Una fabbrica di orologi del Canton Ticino rigidissima con i dipendenti, in gran parte frontalieri di Varese. Il titolare: "Usate i pullman aziendali, chi viene in macchina si deve accordare per riempire la vettura almeno con tre o quattro colleghi". Tolleranza zero: chi sgarra resta a casa
Guai a recarti al lavoro in auto da solo perché rischi il licenziamento. La norma è stata introdotta in una fabbrica di orologi di Stabio, nel Canton Ticino, la Farone SA, che occupa 370 dipendenti, in prevalenza frontalieri provenienti dalla provincia di Varese. Ebbene, i dipendenti di quell'azienda sono stati vivamente pregati dal titolare, Enzo Maggi, di evitare di arrivare in fabbrica ognuno con la propria auto.
"Assumo solo chi condivide la mobilità aziendale", ha spiegato l'imprenditore al quotidiano La Regione Ticino, aggiungendo che le regole vengono messe bene in chiaro, al momento dell'assunzione. "D'altronde – dice ancora Maggi – abbiamo due pullmann da 54 posti ciascuno, che raccolgono nel Varesotto i lavoratori e li portano in azienda e, visto che questo servizio ci costa 100 mila franchi all'anno, i miei dipendenti sono vivamente pregati di usufruirne". In via subordinata, chi proprio non volesse o potesse salire su uno di quei torpedoni, allora si organizzi con i colleghi, per condividere l'auto.

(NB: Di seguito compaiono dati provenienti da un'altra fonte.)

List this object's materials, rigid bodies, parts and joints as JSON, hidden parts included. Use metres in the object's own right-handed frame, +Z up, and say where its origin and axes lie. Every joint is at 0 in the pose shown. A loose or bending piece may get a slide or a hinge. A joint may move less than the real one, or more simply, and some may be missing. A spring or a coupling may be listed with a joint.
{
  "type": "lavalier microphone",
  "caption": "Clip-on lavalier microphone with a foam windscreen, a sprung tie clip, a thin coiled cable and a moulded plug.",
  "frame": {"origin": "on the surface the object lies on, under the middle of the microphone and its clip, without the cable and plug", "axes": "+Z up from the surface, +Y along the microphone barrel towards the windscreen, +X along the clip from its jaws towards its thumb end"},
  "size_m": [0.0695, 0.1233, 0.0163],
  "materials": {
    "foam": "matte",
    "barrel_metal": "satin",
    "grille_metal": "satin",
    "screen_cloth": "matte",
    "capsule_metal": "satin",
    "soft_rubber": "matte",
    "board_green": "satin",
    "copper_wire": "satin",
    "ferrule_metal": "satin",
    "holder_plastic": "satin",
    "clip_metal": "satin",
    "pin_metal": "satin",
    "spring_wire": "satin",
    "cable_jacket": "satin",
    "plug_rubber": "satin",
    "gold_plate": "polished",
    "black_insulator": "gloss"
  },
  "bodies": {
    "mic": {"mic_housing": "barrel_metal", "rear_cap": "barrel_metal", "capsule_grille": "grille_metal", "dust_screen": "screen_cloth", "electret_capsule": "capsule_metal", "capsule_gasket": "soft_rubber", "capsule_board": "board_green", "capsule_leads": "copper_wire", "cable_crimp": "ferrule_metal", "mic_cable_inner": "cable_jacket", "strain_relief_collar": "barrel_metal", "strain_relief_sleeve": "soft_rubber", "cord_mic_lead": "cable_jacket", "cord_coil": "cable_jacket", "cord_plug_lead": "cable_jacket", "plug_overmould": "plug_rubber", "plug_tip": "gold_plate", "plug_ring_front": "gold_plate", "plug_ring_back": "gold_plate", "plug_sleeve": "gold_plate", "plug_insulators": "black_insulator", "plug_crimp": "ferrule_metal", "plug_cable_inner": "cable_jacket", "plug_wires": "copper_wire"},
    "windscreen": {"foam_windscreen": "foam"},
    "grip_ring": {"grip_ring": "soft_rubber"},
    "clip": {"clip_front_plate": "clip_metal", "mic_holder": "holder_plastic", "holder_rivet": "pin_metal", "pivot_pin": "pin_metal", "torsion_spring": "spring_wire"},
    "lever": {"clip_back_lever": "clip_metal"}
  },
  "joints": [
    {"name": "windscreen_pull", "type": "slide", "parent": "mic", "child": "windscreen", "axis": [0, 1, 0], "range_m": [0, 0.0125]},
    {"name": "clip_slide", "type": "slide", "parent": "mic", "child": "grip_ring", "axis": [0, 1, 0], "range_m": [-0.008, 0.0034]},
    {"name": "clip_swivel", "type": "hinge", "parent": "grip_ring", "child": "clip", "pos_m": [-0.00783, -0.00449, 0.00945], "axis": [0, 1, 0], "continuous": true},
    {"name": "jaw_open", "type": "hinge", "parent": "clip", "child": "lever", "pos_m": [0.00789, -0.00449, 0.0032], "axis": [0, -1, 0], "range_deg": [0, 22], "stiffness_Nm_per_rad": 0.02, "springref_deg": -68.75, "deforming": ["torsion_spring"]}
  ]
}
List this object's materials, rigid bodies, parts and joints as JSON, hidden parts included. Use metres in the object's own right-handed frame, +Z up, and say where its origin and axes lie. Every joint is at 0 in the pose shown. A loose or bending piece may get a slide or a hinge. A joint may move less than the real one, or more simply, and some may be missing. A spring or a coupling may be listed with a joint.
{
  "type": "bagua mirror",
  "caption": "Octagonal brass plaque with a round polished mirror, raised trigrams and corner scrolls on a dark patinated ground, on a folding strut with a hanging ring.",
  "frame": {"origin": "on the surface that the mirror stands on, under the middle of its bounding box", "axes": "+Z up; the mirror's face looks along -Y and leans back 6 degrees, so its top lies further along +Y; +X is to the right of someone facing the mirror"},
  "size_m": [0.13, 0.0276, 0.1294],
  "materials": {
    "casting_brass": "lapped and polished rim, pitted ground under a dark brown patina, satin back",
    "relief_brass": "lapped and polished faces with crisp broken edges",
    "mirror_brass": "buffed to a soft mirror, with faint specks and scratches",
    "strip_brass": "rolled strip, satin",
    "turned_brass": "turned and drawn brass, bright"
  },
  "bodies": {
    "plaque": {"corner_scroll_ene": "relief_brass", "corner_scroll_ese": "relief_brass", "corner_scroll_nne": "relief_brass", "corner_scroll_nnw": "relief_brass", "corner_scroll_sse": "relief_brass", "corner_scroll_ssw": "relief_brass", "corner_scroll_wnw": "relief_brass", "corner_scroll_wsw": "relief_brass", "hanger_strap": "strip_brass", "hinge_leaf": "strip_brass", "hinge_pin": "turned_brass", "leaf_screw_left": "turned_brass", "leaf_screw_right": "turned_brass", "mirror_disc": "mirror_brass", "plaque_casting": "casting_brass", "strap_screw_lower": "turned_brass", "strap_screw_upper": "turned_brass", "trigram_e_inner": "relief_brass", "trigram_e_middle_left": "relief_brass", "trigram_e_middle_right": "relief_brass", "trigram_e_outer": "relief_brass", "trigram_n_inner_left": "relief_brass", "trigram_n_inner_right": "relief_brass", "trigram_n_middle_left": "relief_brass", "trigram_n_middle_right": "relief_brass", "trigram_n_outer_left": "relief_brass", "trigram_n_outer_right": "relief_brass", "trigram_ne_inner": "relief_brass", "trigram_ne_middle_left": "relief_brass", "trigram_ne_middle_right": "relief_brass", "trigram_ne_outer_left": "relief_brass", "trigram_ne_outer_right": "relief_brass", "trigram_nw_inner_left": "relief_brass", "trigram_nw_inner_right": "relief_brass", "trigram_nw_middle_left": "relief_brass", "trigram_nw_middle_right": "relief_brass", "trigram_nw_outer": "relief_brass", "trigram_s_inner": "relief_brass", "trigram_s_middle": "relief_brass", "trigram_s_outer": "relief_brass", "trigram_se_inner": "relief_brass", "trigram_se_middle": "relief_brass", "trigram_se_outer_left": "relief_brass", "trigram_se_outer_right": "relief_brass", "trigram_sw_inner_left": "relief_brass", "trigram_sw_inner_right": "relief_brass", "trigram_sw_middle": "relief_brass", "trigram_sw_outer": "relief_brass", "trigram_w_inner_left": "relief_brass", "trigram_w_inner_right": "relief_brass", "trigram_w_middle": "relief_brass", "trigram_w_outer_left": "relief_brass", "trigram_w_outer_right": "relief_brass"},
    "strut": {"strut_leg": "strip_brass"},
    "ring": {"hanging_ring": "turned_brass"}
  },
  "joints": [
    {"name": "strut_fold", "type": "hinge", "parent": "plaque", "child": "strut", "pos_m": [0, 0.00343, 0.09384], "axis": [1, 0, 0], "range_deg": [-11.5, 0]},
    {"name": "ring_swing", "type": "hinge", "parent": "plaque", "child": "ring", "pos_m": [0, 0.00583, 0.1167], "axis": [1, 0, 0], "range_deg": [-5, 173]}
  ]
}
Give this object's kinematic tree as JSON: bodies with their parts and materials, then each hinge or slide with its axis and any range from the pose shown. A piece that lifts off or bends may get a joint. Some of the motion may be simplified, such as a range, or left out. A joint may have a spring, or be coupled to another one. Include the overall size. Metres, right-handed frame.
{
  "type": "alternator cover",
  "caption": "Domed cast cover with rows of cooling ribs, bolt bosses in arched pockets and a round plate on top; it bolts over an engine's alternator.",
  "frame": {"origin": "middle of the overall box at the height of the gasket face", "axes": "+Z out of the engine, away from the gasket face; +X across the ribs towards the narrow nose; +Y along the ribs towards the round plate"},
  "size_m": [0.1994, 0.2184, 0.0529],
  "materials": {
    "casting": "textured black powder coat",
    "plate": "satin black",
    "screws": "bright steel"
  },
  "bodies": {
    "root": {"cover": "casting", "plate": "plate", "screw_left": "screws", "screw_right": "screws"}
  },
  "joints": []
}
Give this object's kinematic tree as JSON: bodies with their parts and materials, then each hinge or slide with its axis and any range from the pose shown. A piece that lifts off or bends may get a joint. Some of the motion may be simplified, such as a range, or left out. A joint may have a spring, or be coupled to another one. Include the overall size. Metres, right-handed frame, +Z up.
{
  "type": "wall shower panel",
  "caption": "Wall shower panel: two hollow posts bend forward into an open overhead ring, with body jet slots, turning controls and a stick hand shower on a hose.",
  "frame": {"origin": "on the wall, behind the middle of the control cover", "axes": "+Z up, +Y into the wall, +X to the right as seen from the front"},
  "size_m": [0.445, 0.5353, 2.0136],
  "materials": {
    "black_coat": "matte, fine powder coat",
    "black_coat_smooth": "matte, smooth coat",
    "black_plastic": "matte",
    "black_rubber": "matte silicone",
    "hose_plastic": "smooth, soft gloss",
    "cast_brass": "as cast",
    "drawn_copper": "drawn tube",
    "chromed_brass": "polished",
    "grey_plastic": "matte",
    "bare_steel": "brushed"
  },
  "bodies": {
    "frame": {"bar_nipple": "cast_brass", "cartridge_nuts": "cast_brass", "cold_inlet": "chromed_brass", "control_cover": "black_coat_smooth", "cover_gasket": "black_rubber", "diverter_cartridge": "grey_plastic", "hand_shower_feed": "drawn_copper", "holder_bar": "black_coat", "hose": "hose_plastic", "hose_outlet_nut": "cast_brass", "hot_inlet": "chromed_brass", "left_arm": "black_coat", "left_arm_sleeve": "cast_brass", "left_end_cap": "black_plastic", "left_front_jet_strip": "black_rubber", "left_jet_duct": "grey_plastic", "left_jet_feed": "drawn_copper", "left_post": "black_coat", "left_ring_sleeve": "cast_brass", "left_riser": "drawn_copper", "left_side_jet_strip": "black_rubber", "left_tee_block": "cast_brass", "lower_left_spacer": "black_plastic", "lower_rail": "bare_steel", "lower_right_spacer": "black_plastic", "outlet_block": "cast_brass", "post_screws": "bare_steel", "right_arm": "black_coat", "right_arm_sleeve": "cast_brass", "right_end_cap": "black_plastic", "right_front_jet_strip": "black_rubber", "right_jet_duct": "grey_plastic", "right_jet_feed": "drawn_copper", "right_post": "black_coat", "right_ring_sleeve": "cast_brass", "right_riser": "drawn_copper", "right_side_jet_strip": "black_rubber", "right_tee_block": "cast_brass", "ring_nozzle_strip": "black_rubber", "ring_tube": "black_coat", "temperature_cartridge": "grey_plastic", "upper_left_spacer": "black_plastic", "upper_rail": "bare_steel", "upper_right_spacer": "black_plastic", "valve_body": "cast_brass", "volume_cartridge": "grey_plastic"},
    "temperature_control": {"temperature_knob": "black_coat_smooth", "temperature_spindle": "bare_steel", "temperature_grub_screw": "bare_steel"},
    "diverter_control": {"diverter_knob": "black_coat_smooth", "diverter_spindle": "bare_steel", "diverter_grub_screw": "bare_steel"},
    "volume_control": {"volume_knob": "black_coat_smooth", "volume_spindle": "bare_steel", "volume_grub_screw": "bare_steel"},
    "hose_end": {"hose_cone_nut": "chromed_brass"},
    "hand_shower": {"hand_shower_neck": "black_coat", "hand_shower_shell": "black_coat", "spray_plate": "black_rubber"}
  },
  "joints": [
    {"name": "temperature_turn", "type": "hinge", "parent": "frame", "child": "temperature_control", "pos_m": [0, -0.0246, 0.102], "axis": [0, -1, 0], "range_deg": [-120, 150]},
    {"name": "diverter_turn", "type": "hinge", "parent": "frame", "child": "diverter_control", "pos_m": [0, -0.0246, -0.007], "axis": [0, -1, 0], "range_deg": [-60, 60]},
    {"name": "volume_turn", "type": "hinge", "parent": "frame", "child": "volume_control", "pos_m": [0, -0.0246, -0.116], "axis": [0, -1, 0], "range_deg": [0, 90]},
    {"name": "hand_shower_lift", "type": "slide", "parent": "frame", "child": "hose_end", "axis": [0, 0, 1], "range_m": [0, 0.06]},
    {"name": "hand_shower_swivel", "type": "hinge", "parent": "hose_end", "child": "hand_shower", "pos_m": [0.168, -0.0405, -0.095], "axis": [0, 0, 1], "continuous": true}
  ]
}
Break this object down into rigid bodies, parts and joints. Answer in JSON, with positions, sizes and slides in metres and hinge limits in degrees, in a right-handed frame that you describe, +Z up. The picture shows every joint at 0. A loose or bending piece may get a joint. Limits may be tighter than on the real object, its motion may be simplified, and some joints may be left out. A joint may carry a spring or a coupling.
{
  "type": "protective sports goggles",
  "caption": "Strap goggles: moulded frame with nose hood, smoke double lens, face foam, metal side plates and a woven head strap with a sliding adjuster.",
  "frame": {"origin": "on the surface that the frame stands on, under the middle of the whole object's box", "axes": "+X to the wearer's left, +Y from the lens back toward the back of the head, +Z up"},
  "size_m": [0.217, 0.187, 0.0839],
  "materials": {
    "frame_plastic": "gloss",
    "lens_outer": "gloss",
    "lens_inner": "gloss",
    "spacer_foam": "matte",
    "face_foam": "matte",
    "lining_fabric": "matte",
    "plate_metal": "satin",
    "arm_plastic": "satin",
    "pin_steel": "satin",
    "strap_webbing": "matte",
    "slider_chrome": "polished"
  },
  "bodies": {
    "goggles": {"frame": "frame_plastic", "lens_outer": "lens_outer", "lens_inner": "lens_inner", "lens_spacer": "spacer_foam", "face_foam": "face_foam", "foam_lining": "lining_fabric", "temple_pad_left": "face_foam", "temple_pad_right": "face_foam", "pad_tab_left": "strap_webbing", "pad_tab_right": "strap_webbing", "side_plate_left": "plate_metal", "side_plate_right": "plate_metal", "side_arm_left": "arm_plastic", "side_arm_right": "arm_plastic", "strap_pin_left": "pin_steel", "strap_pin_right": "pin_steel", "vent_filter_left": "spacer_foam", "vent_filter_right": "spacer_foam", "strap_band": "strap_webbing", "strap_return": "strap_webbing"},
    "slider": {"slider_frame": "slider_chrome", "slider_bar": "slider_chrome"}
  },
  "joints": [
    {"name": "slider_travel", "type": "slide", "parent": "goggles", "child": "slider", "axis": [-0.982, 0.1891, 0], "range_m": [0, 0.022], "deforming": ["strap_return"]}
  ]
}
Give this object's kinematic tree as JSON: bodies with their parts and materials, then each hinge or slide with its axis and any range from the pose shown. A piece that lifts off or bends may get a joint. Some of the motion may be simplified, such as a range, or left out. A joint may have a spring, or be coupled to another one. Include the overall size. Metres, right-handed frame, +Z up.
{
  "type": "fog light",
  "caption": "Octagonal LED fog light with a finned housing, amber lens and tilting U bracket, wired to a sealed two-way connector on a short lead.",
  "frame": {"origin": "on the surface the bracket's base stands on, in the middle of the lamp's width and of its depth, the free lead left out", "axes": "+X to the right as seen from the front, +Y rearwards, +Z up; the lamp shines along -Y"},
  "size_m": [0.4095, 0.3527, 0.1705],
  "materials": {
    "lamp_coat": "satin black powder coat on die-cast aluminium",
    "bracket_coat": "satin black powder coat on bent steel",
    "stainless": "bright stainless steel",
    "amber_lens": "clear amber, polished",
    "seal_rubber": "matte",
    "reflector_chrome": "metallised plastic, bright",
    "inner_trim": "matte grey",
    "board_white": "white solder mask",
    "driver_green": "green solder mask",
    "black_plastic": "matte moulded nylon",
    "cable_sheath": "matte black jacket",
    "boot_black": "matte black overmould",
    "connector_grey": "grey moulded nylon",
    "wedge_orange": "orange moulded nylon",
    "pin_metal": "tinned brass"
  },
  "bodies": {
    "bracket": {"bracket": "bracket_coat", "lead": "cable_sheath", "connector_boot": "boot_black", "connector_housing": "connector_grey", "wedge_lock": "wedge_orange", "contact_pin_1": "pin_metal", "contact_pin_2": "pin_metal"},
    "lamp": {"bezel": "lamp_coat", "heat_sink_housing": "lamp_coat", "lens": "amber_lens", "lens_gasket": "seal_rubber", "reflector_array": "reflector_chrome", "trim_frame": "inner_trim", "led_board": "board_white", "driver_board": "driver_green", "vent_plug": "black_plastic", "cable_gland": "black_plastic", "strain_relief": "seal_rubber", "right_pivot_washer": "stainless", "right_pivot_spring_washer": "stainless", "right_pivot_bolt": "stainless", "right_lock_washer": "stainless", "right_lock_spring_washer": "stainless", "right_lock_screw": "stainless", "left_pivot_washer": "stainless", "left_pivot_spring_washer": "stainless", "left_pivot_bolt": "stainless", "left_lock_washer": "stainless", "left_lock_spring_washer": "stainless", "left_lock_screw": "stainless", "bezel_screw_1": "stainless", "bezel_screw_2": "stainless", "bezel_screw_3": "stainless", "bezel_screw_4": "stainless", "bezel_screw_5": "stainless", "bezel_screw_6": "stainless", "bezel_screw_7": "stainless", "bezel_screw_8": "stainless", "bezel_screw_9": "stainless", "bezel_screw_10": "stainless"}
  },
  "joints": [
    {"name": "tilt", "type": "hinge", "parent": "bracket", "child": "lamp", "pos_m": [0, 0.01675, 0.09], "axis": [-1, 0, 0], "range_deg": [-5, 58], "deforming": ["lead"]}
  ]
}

Non meno di tre o quattro persone per vettura l'intimazione dell'inflessibile Maggi il quale, per verificare che le disposizioni sulla mobilità dei propri dipendenti vengano rispettate, non esita a compiere dei veri e propri blitz, per individuare eventuali trasgressori. "Facciamo controlli a sorpresa e chi sgarra viene lasciato a casa", ha dichiarato questo industriale eco-compatibile. Per poi, immediatamente, rassicurare sul fatto che le regole vengono rispettate alla lettera. "Finora non abbiamo dovuto licenziare nessuno", precisa.
L'iniziativa del titolare dell'industria ticinese di orologi nasce dalla necessità di sgravare dal traffico le strade a cavallo del confine che, nelle ore di punta, sono intasate da auto di frontalieri, spesso con una sola persona a bordo. Uno dei motivi, tra l'altro, che lo scorso 9 febbraio ha indotto l'elettorato a plebiscitare il referendum a favore del ripristino dei contingenti della manodopera estera. Nel frattempo, con piglio da sceriffo, un ex-giudice entrato in politica per la Lega, Claudio Zali, attualmente responsabile del Dipartimento ticinese dell'Ambiente e del Territorio, si è messo a dare la caccia alle auto dei frontalieri posteggiate in sosta vietata. In realtà, per contribuire a sgombrare le strade dal traffico ci sarebbe un efficientissimo servizio di treni pendolari, la cui pecca è costituita, tuttavia, dalla carenza di posteggi nelle stazioni.
"Dovrebbero fare tutti come l'imprenditore di Stabio, Enzo Maggi", il parere del leader dei Verdi del Canton Ticino, Sergio Savoia. "Inoltre – aggiunge l'esponente ambientalista – le autorità svizzere e italiane dovrebbero incentivare fortemente le aziende, insediatesi nel Canton Ticino, a introdurre i trasporti collettivi". "Ad esempio – suggerisce Savoia – facendo capo alle tasse alla fonte, percepite in Svizzera ai frontalieri e trasferite, in parte, ai comuni italiani di confine".